### TASK TO CARRY OUT
Your task is to reproduce the material exactly.

### DATA TO PROCESS
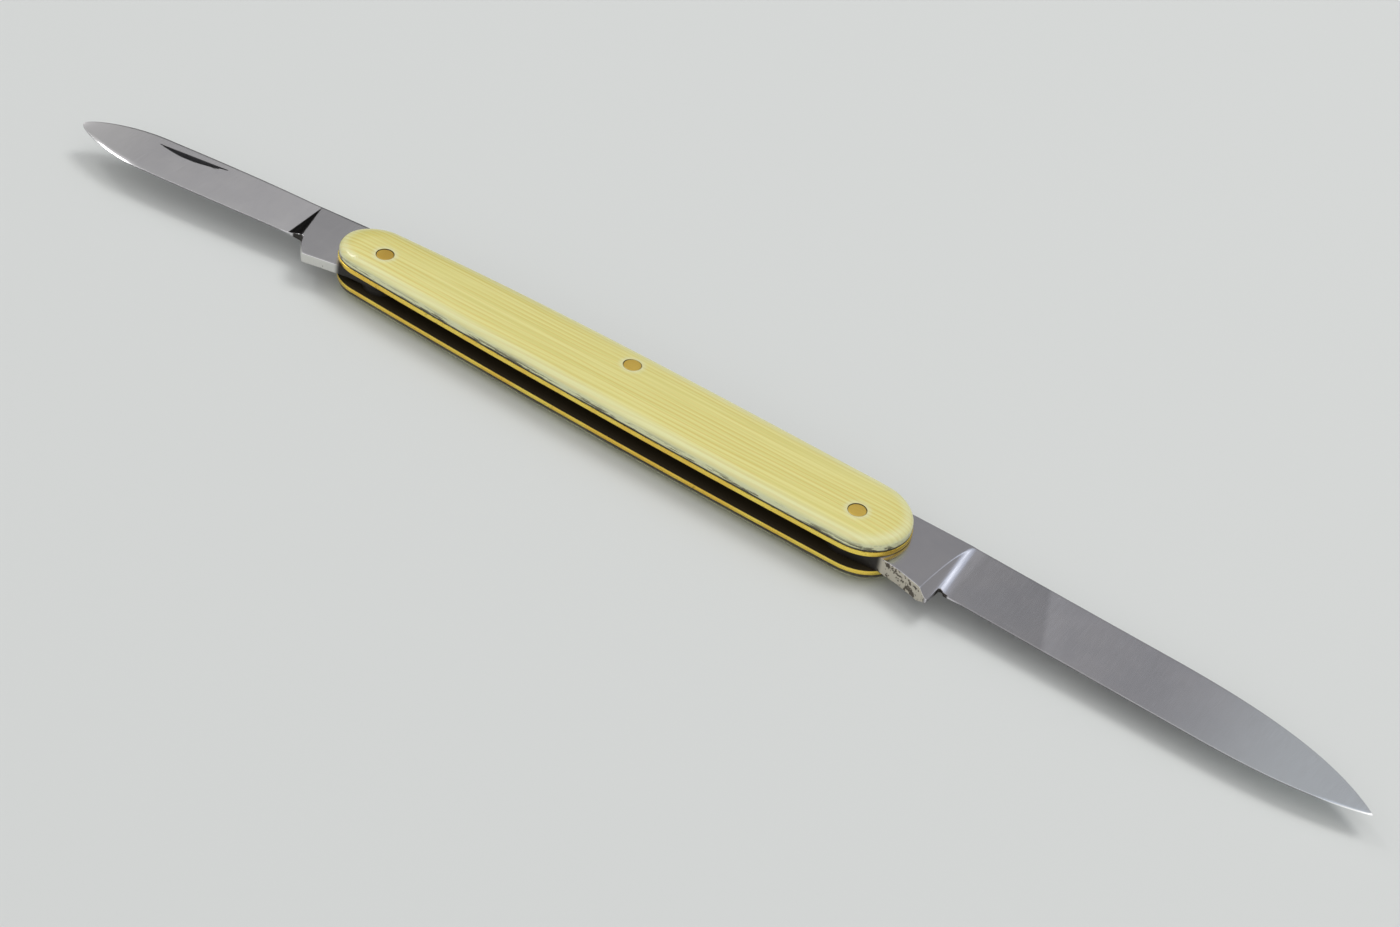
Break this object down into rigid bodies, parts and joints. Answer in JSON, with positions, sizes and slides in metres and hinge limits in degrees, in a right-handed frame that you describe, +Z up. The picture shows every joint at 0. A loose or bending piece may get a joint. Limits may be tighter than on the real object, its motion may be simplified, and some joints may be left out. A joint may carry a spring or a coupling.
{
  "type": "pen knife",
  "caption": "Folding pen knife: a large and a small blade at opposite ends of a slim tapered handle, held by one back spring between brass liners under ivory-coloured scales.",
  "frame": {"origin": "on the flat of the pile scale that the knife lies on, on the line of the two pivot pins and midway between them", "axes": "+X along the handle towards the large blade, +Y towards the back spring, +Z up out of the mark scale"},
  "size_m": [0.1848, 0.012, 0.0071],
  "materials": {
    "scale_celluloid": "polished ivory-yellow celluloid with fine lengthwise grain lines and paler rounded edges",
    "liner_brass": "rolled sheet brass, bright on the worn edges and dark inside the slot",
    "pin_brass": "brass pin filed flush and rubbed dull",
    "spring_steel": "ground carbon steel, darkened by age",
    "large_blade_steel": "glazed carbon steel with fine cross polish, dark stains on the kick",
    "small_blade_steel": "glazed carbon steel with fine cross polish"
  },
  "bodies": {
    "handle": {"mark_scale": "scale_celluloid", "pile_scale": "scale_celluloid", "mark_liner": "liner_brass", "pile_liner": "liner_brass", "back_spring": "spring_steel", "large_pivot_pin": "pin_brass", "small_pivot_pin": "pin_brass", "spring_pin": "pin_brass"},
    "large_blade": {"large_blade": "large_blade_steel"},
    "small_blade": {"small_blade": "small_blade_steel"}
  },
  "joints": [
    {"name": "large_blade_fold", "type": "hinge", "parent": "handle", "child": "large_blade", "pos_m": [0.035, 0, 0.00357], "axis": [0, 0, -1], "range_deg": [0, 178.2]},
    {"name": "small_blade_fold", "type": "hinge", "parent": "handle", "child": "small_blade", "pos_m": [-0.035, 0, 0.00357], "axis": [0, 0, 1], "range_deg": [0, 174]}
  ]
}
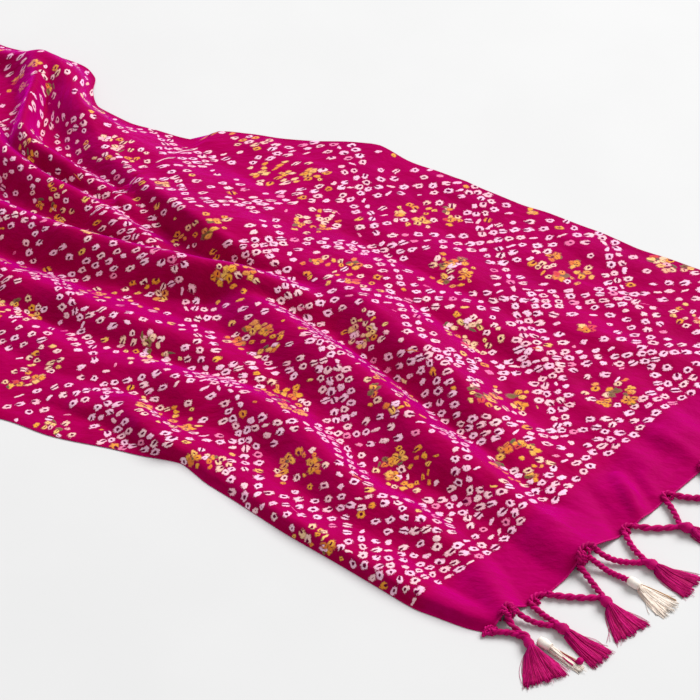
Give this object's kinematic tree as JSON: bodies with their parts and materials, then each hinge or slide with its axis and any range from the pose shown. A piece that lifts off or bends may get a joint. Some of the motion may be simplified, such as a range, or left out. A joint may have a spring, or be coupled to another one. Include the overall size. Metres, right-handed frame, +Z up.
{
  "type": "printed dupatta",
  "caption": "Long printed shawl lying in soft lengthwise folds, with plain end bands, rolled hems and a twisted-cord tassel fringe at both ends.",
  "frame": {"origin": "under the middle of the whole object, on the surface it lies on", "axes": "+X along the length towards the end that the picture shows, +Y across the width, +Z up"},
  "size_m": [2.4374, 0.6986, 0.0336],
  "materials": {
    "crepe": "soft crepe with a low sheen, magenta with small white, yellow and olive tie-dye dots, plain end bands",
    "pink_yarn": "twisted magenta yarn, slightly lustrous",
    "cream_yarn": "soft cream thread with an off-white wrapped bead"
  },
  "bodies": {
    "root": {"cloth": "crepe", "cream_a1": "cream_yarn", "cream_a2": "cream_yarn", "cream_a3": "cream_yarn", "cream_a4": "cream_yarn", "cream_b1": "cream_yarn", "cream_b2": "cream_yarn", "cream_b3": "cream_yarn", "cream_b4": "cream_yarn", "tassel_a01": "pink_yarn", "tassel_a02": "pink_yarn", "tassel_a03": "pink_yarn", "tassel_a04": "pink_yarn", "tassel_a05": "pink_yarn", "tassel_a06": "pink_yarn", "tassel_a07": "pink_yarn", "tassel_a08": "pink_yarn", "tassel_a09": "pink_yarn", "tassel_a10": "pink_yarn", "tassel_a11": "pink_yarn", "tassel_b01": "pink_yarn", "tassel_b02": "pink_yarn", "tassel_b03": "pink_yarn", "tassel_b04": "pink_yarn", "tassel_b05": "pink_yarn", "tassel_b06": "pink_yarn", "tassel_b07": "pink_yarn", "tassel_b08": "pink_yarn", "tassel_b09": "pink_yarn", "tassel_b10": "pink_yarn", "tassel_b11": "pink_yarn"}
  },
  "joints": []
}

### EXERCISE RESPONSE
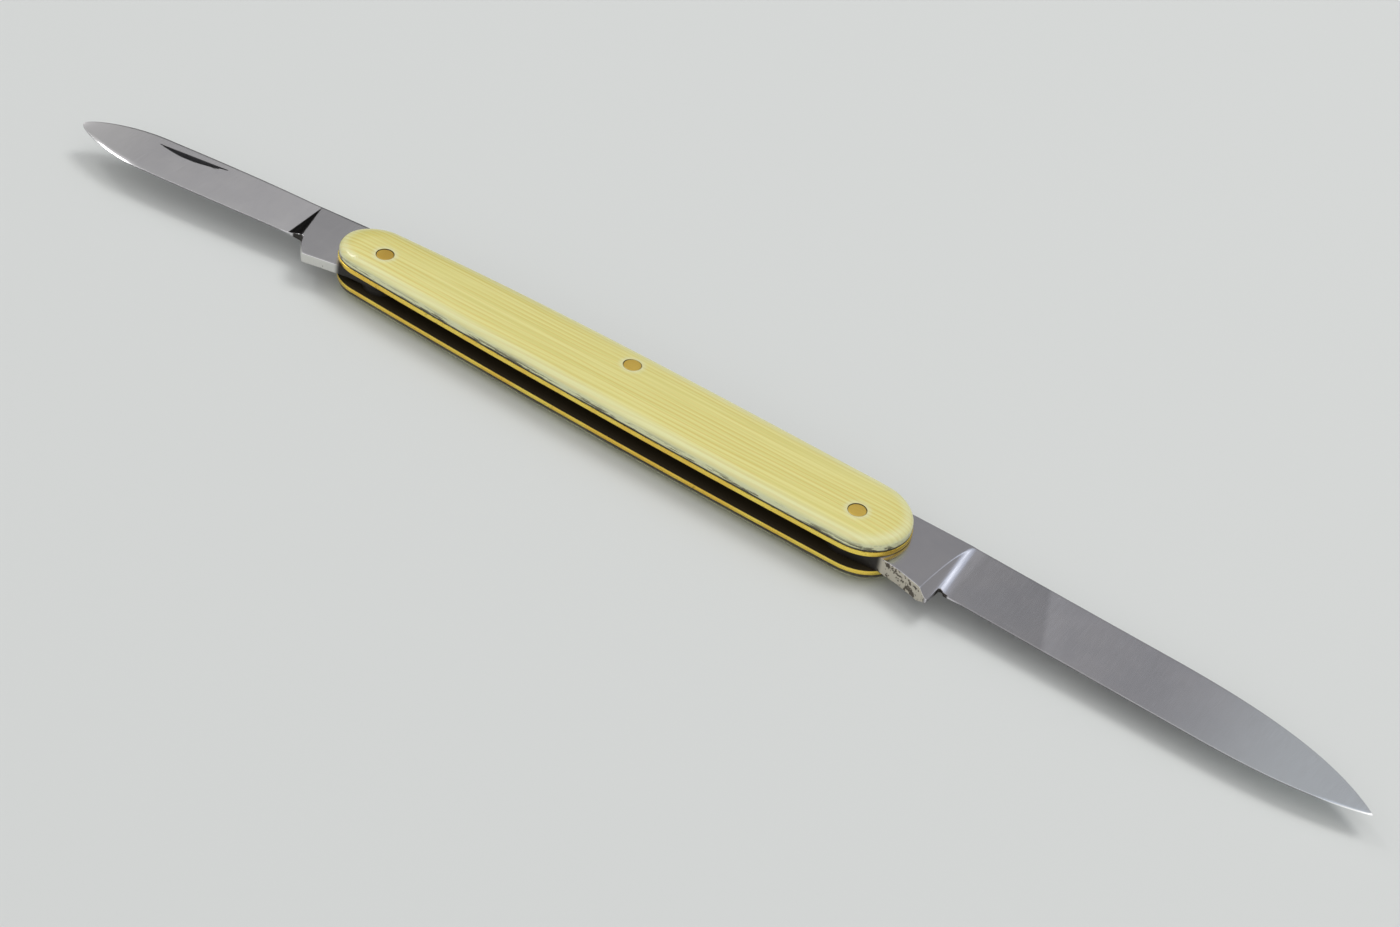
Break this object down into rigid bodies, parts and joints. Answer in JSON, with positions, sizes and slides in metres and hinge limits in degrees, in a right-handed frame that you describe, +Z up. The picture shows every joint at 0. A loose or bending piece may get a joint. Limits may be tighter than on the real object, its motion may be simplified, and some joints may be left out. A joint may carry a spring or a coupling.
{
  "type": "pen knife",
  "caption": "Folding pen knife: a large and a small blade at opposite ends of a slim tapered handle, held by one back spring between brass liners under ivory-coloured scales.",
  "frame": {"origin": "on the flat of the pile scale that the knife lies on, on the line of the two pivot pins and midway between them", "axes": "+X along the handle towards the large blade, +Y towards the back spring, +Z up out of the mark scale"},
  "size_m": [0.1848, 0.012, 0.0071],
  "materials": {
    "scale_celluloid": "polished ivory-yellow celluloid with fine lengthwise grain lines and paler rounded edges",
    "liner_brass": "rolled sheet brass, bright on the worn edges and dark inside the slot",
    "pin_brass": "brass pin filed flush and rubbed dull",
    "spring_steel": "ground carbon steel, darkened by age",
    "large_blade_steel": "glazed carbon steel with fine cross polish, dark stains on the kick",
    "small_blade_steel": "glazed carbon steel with fine cross polish"
  },
  "bodies": {
    "handle": {"mark_scale": "scale_celluloid", "pile_scale": "scale_celluloid", "mark_liner": "liner_brass", "pile_liner": "liner_brass", "back_spring": "spring_steel", "large_pivot_pin": "pin_brass", "small_pivot_pin": "pin_brass", "spring_pin": "pin_brass"},
    "large_blade": {"large_blade": "large_blade_steel"},
    "small_blade": {"small_blade": "small_blade_steel"}
  },
  "joints": [
    {"name": "large_blade_fold", "type": "hinge", "parent": "handle", "child": "large_blade", "pos_m": [0.035, 0, 0.00357], "axis": [0, 0, -1], "range_deg": [0, 178.2]},
    {"name": "small_blade_fold", "type": "hinge", "parent": "handle", "child": "small_blade", "pos_m": [-0.035, 0, 0.00357], "axis": [0, 0, 1], "range_deg": [0, 174]}
  ]
}
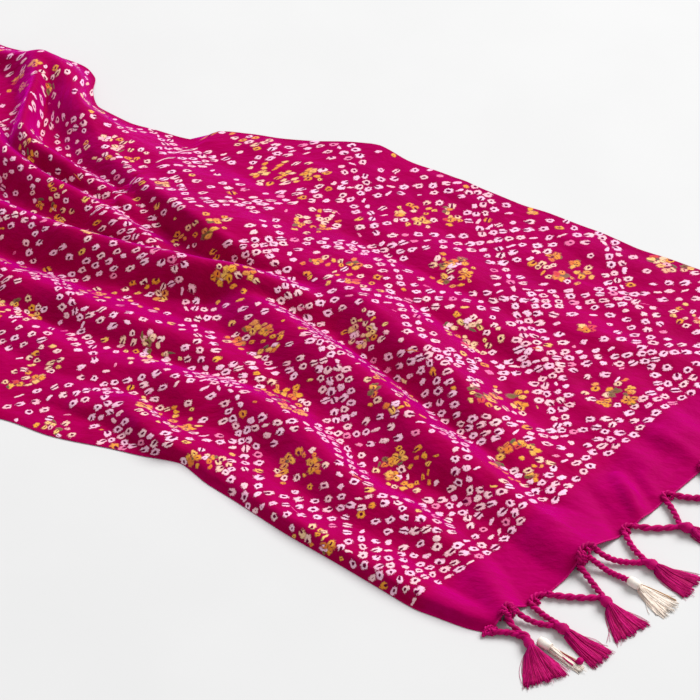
Give this object's kinematic tree as JSON: bodies with their parts and materials, then each hinge or slide with its axis and any range from the pose shown. A piece that lifts off or bends may get a joint. Some of the motion may be simplified, such as a range, or left out. A joint may have a spring, or be coupled to another one. Include the overall size. Metres, right-handed frame, +Z up.
{
  "type": "printed dupatta",
  "caption": "Long printed shawl lying in soft lengthwise folds, with plain end bands, rolled hems and a twisted-cord tassel fringe at both ends.",
  "frame": {"origin": "under the middle of the whole object, on the surface it lies on", "axes": "+X along the length towards the end that the picture shows, +Y across the width, +Z up"},
  "size_m": [2.4374, 0.6986, 0.0336],
  "materials": {
    "crepe": "soft crepe with a low sheen, magenta with small white, yellow and olive tie-dye dots, plain end bands",
    "pink_yarn": "twisted magenta yarn, slightly lustrous",
    "cream_yarn": "soft cream thread with an off-white wrapped bead"
  },
  "bodies": {
    "root": {"cloth": "crepe", "cream_a1": "cream_yarn", "cream_a2": "cream_yarn", "cream_a3": "cream_yarn", "cream_a4": "cream_yarn", "cream_b1": "cream_yarn", "cream_b2": "cream_yarn", "cream_b3": "cream_yarn", "cream_b4": "cream_yarn", "tassel_a01": "pink_yarn", "tassel_a02": "pink_yarn", "tassel_a03": "pink_yarn", "tassel_a04": "pink_yarn", "tassel_a05": "pink_yarn", "tassel_a06": "pink_yarn", "tassel_a07": "pink_yarn", "tassel_a08": "pink_yarn", "tassel_a09": "pink_yarn", "tassel_a10": "pink_yarn", "tassel_a11": "pink_yarn", "tassel_b01": "pink_yarn", "tassel_b02": "pink_yarn", "tassel_b03": "pink_yarn", "tassel_b04": "pink_yarn", "tassel_b05": "pink_yarn", "tassel_b06": "pink_yarn", "tassel_b07": "pink_yarn", "tassel_b08": "pink_yarn", "tassel_b09": "pink_yarn", "tassel_b10": "pink_yarn", "tassel_b11": "pink_yarn"}
  },
  "joints": []
}